SUPPLIED DATA »
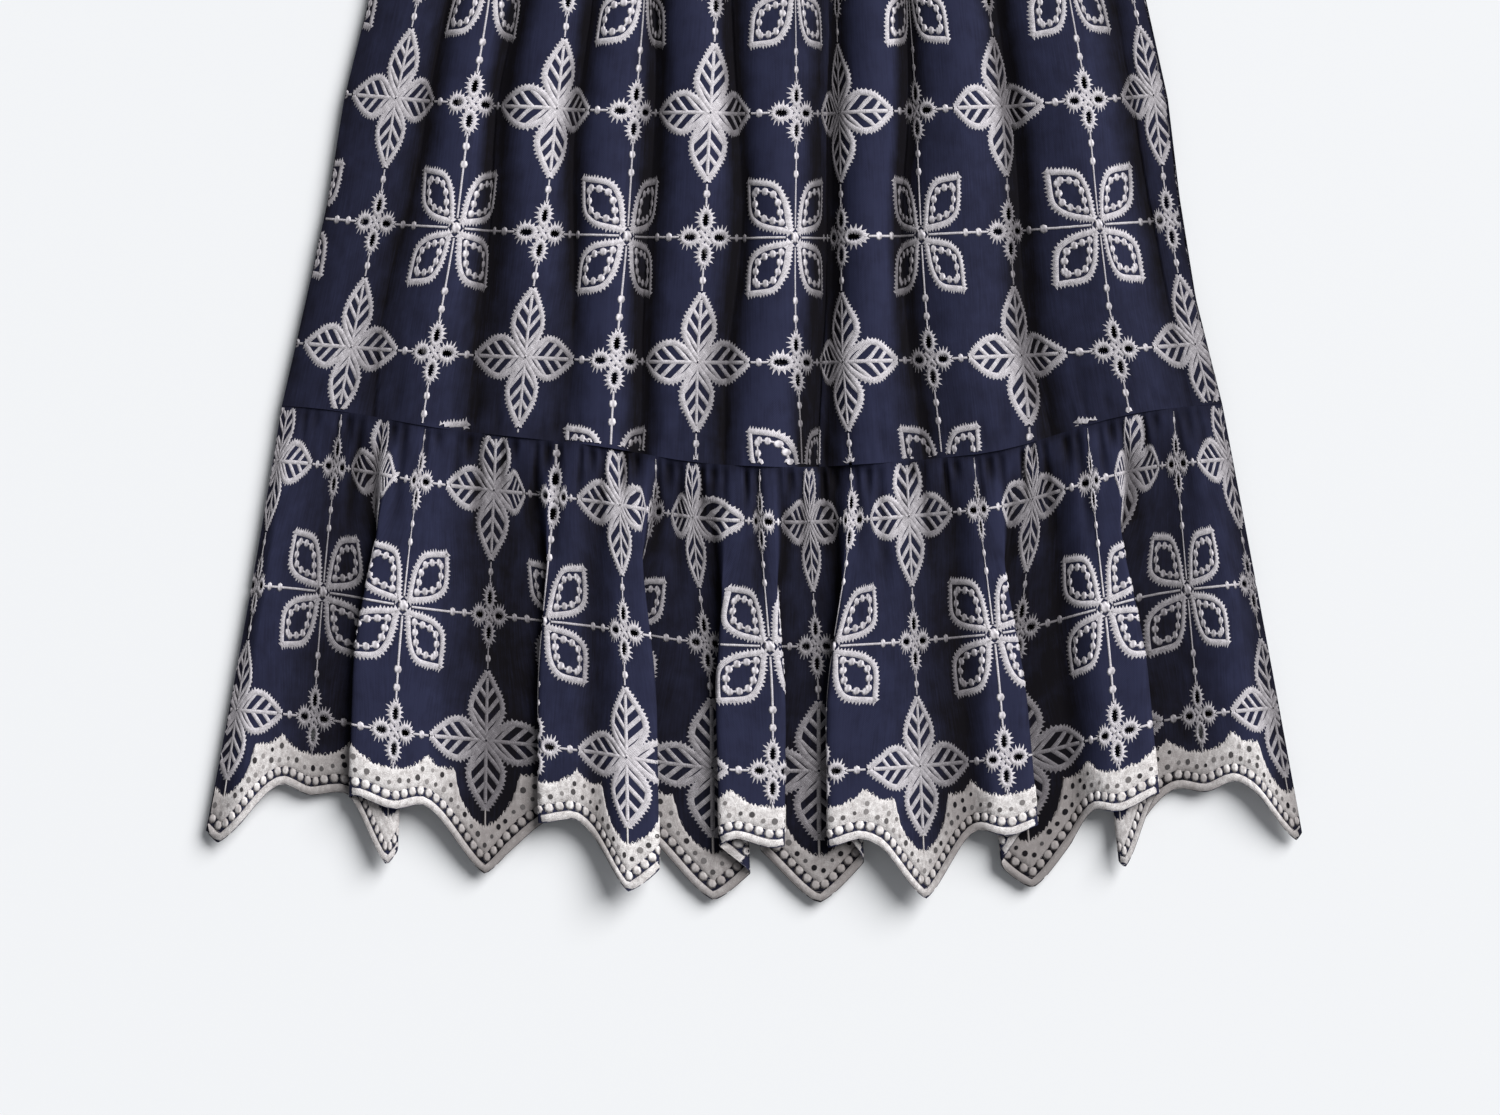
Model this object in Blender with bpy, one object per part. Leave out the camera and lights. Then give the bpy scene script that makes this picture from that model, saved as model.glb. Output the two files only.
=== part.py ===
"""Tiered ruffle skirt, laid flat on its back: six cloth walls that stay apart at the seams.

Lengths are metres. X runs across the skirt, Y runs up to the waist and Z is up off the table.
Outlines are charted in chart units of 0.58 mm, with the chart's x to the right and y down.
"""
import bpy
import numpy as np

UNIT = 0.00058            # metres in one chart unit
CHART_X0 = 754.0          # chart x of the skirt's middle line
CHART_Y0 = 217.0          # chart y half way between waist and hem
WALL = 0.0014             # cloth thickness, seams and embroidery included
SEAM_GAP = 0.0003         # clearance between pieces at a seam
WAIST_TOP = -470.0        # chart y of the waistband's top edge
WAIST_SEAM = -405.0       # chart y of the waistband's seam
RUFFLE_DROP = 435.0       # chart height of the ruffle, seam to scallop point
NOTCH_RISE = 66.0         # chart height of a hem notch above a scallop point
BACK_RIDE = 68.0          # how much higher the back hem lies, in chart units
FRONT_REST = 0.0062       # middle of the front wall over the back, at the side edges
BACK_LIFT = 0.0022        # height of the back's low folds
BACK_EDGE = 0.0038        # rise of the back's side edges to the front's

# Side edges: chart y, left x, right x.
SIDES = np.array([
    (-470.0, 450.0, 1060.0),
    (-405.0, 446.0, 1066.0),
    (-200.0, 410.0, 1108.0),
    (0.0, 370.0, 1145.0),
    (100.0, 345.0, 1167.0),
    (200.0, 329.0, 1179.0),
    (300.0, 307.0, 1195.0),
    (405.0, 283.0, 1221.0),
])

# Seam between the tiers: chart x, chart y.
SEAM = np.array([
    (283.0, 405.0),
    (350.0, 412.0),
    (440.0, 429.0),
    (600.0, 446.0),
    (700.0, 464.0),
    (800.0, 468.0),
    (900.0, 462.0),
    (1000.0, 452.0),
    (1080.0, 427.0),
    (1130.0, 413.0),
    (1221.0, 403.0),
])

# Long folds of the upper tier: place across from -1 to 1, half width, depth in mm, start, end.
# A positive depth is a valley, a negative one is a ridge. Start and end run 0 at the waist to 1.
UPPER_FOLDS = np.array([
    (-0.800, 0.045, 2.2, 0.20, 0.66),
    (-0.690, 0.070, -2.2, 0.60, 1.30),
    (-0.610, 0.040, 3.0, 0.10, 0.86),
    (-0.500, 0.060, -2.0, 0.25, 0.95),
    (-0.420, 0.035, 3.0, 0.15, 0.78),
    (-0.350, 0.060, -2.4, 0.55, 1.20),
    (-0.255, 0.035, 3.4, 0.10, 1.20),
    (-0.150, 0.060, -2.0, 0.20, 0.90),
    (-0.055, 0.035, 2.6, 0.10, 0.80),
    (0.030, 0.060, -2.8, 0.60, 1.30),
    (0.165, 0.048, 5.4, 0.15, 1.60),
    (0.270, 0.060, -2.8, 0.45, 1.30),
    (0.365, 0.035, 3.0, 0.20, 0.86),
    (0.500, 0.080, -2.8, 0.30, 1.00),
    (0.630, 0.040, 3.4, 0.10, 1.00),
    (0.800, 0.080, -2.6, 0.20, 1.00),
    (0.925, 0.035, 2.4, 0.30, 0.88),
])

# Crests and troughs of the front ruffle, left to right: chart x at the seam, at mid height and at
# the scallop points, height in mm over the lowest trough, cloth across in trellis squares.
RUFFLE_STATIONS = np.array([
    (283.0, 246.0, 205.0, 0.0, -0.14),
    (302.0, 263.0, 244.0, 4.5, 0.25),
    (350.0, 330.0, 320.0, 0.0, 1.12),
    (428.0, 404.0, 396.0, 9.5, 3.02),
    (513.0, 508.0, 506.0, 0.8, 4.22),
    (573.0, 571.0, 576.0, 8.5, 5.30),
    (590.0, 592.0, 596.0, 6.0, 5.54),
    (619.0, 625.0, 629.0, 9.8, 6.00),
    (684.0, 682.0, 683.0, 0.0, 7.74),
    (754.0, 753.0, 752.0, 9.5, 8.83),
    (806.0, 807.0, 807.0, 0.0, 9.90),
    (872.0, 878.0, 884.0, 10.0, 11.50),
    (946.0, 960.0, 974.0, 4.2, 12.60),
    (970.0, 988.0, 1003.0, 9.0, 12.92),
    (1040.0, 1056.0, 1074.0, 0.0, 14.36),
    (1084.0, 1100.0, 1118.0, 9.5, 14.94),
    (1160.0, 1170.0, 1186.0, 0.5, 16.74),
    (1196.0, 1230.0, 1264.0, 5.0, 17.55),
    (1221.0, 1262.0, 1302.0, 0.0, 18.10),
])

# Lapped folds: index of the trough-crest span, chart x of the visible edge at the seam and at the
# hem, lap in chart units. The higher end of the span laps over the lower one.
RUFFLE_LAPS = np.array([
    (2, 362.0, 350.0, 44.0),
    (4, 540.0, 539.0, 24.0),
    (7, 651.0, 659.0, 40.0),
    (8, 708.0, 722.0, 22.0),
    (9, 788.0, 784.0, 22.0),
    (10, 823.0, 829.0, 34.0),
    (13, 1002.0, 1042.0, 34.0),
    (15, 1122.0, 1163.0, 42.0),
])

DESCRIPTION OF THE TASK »
Repeat the material from above exactly, word for word.

REPLY TO THE EXERCISE »
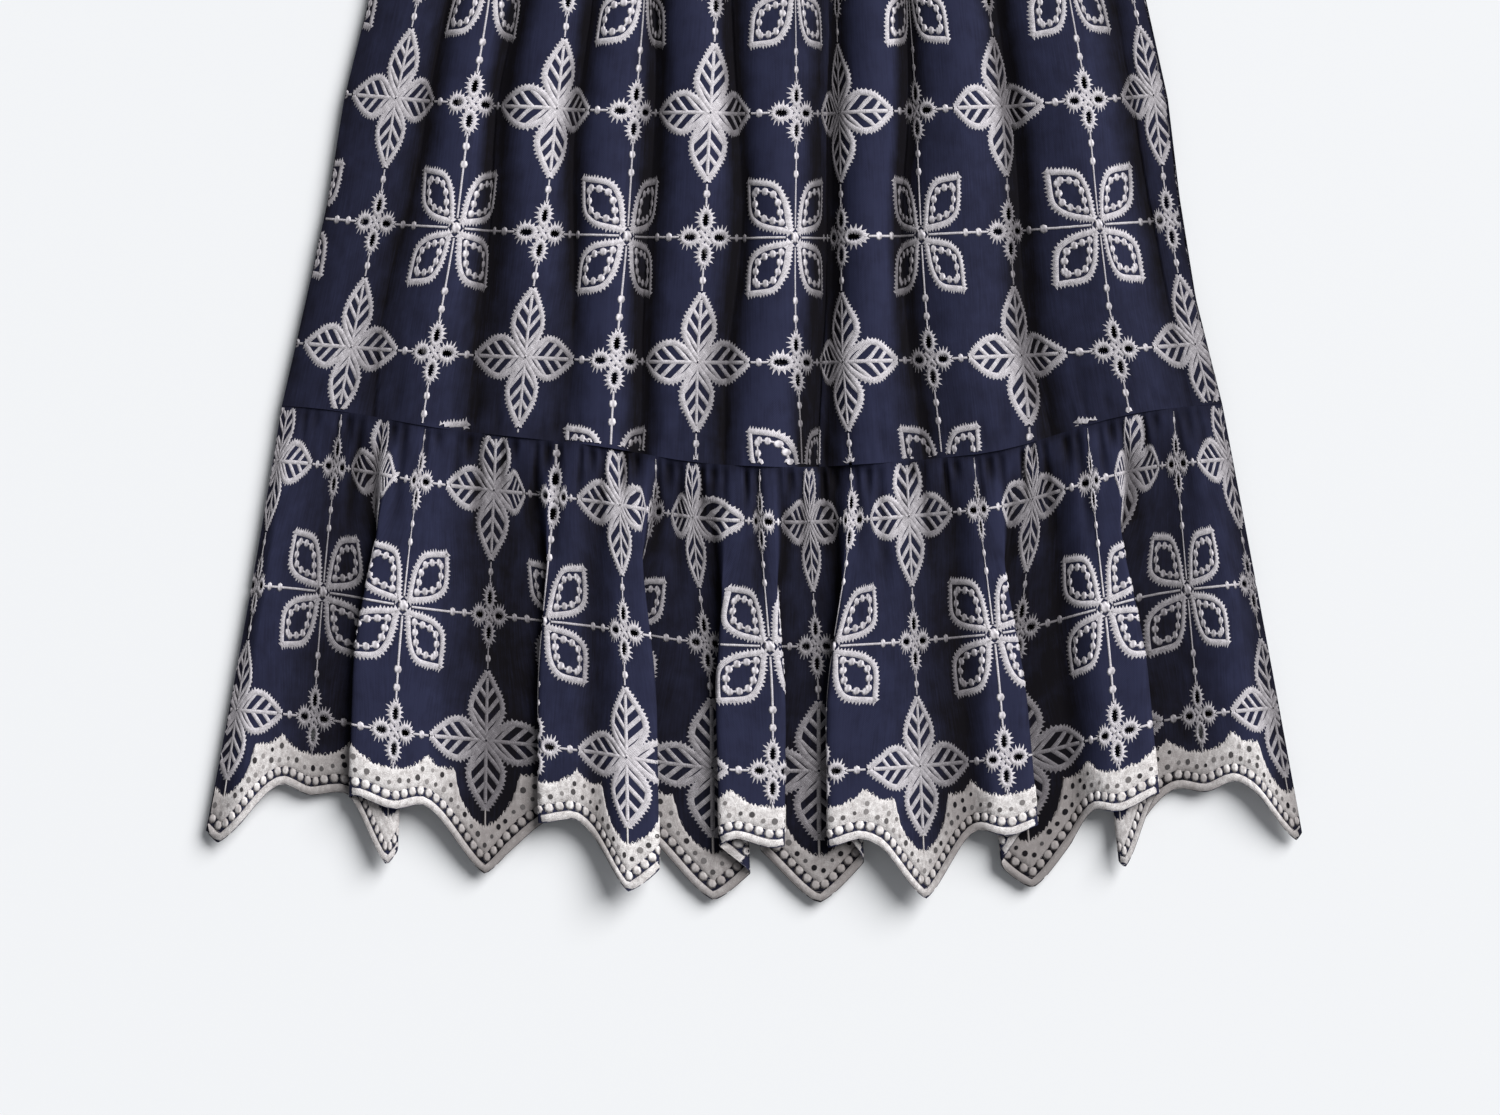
Model this object in Blender with bpy, one object per part. Leave out the camera and lights. Then give the bpy scene script that makes this picture from that model, saved as model.glb. Output the two files only.
=== part.py ===
"""Tiered ruffle skirt, laid flat on its back: six cloth walls that stay apart at the seams.

Lengths are metres. X runs across the skirt, Y runs up to the waist and Z is up off the table.
Outlines are charted in chart units of 0.58 mm, with the chart's x to the right and y down.
"""
import bpy
import numpy as np

UNIT = 0.00058            # metres in one chart unit
CHART_X0 = 754.0          # chart x of the skirt's middle line
CHART_Y0 = 217.0          # chart y half way between waist and hem
WALL = 0.0014             # cloth thickness, seams and embroidery included
SEAM_GAP = 0.0003         # clearance between pieces at a seam
WAIST_TOP = -470.0        # chart y of the waistband's top edge
WAIST_SEAM = -405.0       # chart y of the waistband's seam
RUFFLE_DROP = 435.0       # chart height of the ruffle, seam to scallop point
NOTCH_RISE = 66.0         # chart height of a hem notch above a scallop point
BACK_RIDE = 68.0          # how much higher the back hem lies, in chart units
FRONT_REST = 0.0062       # middle of the front wall over the back, at the side edges
BACK_LIFT = 0.0022        # height of the back's low folds
BACK_EDGE = 0.0038        # rise of the back's side edges to the front's

# Side edges: chart y, left x, right x.
SIDES = np.array([
    (-470.0, 450.0, 1060.0),
    (-405.0, 446.0, 1066.0),
    (-200.0, 410.0, 1108.0),
    (0.0, 370.0, 1145.0),
    (100.0, 345.0, 1167.0),
    (200.0, 329.0, 1179.0),
    (300.0, 307.0, 1195.0),
    (405.0, 283.0, 1221.0),
])

# Seam between the tiers: chart x, chart y.
SEAM = np.array([
    (283.0, 405.0),
    (350.0, 412.0),
    (440.0, 429.0),
    (600.0, 446.0),
    (700.0, 464.0),
    (800.0, 468.0),
    (900.0, 462.0),
    (1000.0, 452.0),
    (1080.0, 427.0),
    (1130.0, 413.0),
    (1221.0, 403.0),
])

# Long folds of the upper tier: place across from -1 to 1, half width, depth in mm, start, end.
# A positive depth is a valley, a negative one is a ridge. Start and end run 0 at the waist to 1.
UPPER_FOLDS = np.array([
    (-0.800, 0.045, 2.2, 0.20, 0.66),
    (-0.690, 0.070, -2.2, 0.60, 1.30),
    (-0.610, 0.040, 3.0, 0.10, 0.86),
    (-0.500, 0.060, -2.0, 0.25, 0.95),
    (-0.420, 0.035, 3.0, 0.15, 0.78),
    (-0.350, 0.060, -2.4, 0.55, 1.20),
    (-0.255, 0.035, 3.4, 0.10, 1.20),
    (-0.150, 0.060, -2.0, 0.20, 0.90),
    (-0.055, 0.035, 2.6, 0.10, 0.80),
    (0.030, 0.060, -2.8, 0.60, 1.30),
    (0.165, 0.048, 5.4, 0.15, 1.60),
    (0.270, 0.060, -2.8, 0.45, 1.30),
    (0.365, 0.035, 3.0, 0.20, 0.86),
    (0.500, 0.080, -2.8, 0.30, 1.00),
    (0.630, 0.040, 3.4, 0.10, 1.00),
    (0.800, 0.080, -2.6, 0.20, 1.00),
    (0.925, 0.035, 2.4, 0.30, 0.88),
])

# Crests and troughs of the front ruffle, left to right: chart x at the seam, at mid height and at
# the scallop points, height in mm over the lowest trough, cloth across in trellis squares.
RUFFLE_STATIONS = np.array([
    (283.0, 246.0, 205.0, 0.0, -0.14),
    (302.0, 263.0, 244.0, 4.5, 0.25),
    (350.0, 330.0, 320.0, 0.0, 1.12),
    (428.0, 404.0, 396.0, 9.5, 3.02),
    (513.0, 508.0, 506.0, 0.8, 4.22),
    (573.0, 571.0, 576.0, 8.5, 5.30),
    (590.0, 592.0, 596.0, 6.0, 5.54),
    (619.0, 625.0, 629.0, 9.8, 6.00),
    (684.0, 682.0, 683.0, 0.0, 7.74),
    (754.0, 753.0, 752.0, 9.5, 8.83),
    (806.0, 807.0, 807.0, 0.0, 9.90),
    (872.0, 878.0, 884.0, 10.0, 11.50),
    (946.0, 960.0, 974.0, 4.2, 12.60),
    (970.0, 988.0, 1003.0, 9.0, 12.92),
    (1040.0, 1056.0, 1074.0, 0.0, 14.36),
    (1084.0, 1100.0, 1118.0, 9.5, 14.94),
    (1160.0, 1170.0, 1186.0, 0.5, 16.74),
    (1196.0, 1230.0, 1264.0, 5.0, 17.55),
    (1221.0, 1262.0, 1302.0, 0.0, 18.10),
])

# Lapped folds: index of the trough-crest span, chart x of the visible edge at the seam and at the
# hem, lap in chart units. The higher end of the span laps over the lower one.
RUFFLE_LAPS = np.array([
    (2, 362.0, 350.0, 44.0),
    (4, 540.0, 539.0, 24.0),
    (7, 651.0, 659.0, 40.0),
    (8, 708.0, 722.0, 22.0),
    (9, 788.0, 784.0, 22.0),
    (10, 823.0, 829.0, 34.0),
    (13, 1002.0, 1042.0, 34.0),
    (15, 1122.0, 1163.0, 42.0),
])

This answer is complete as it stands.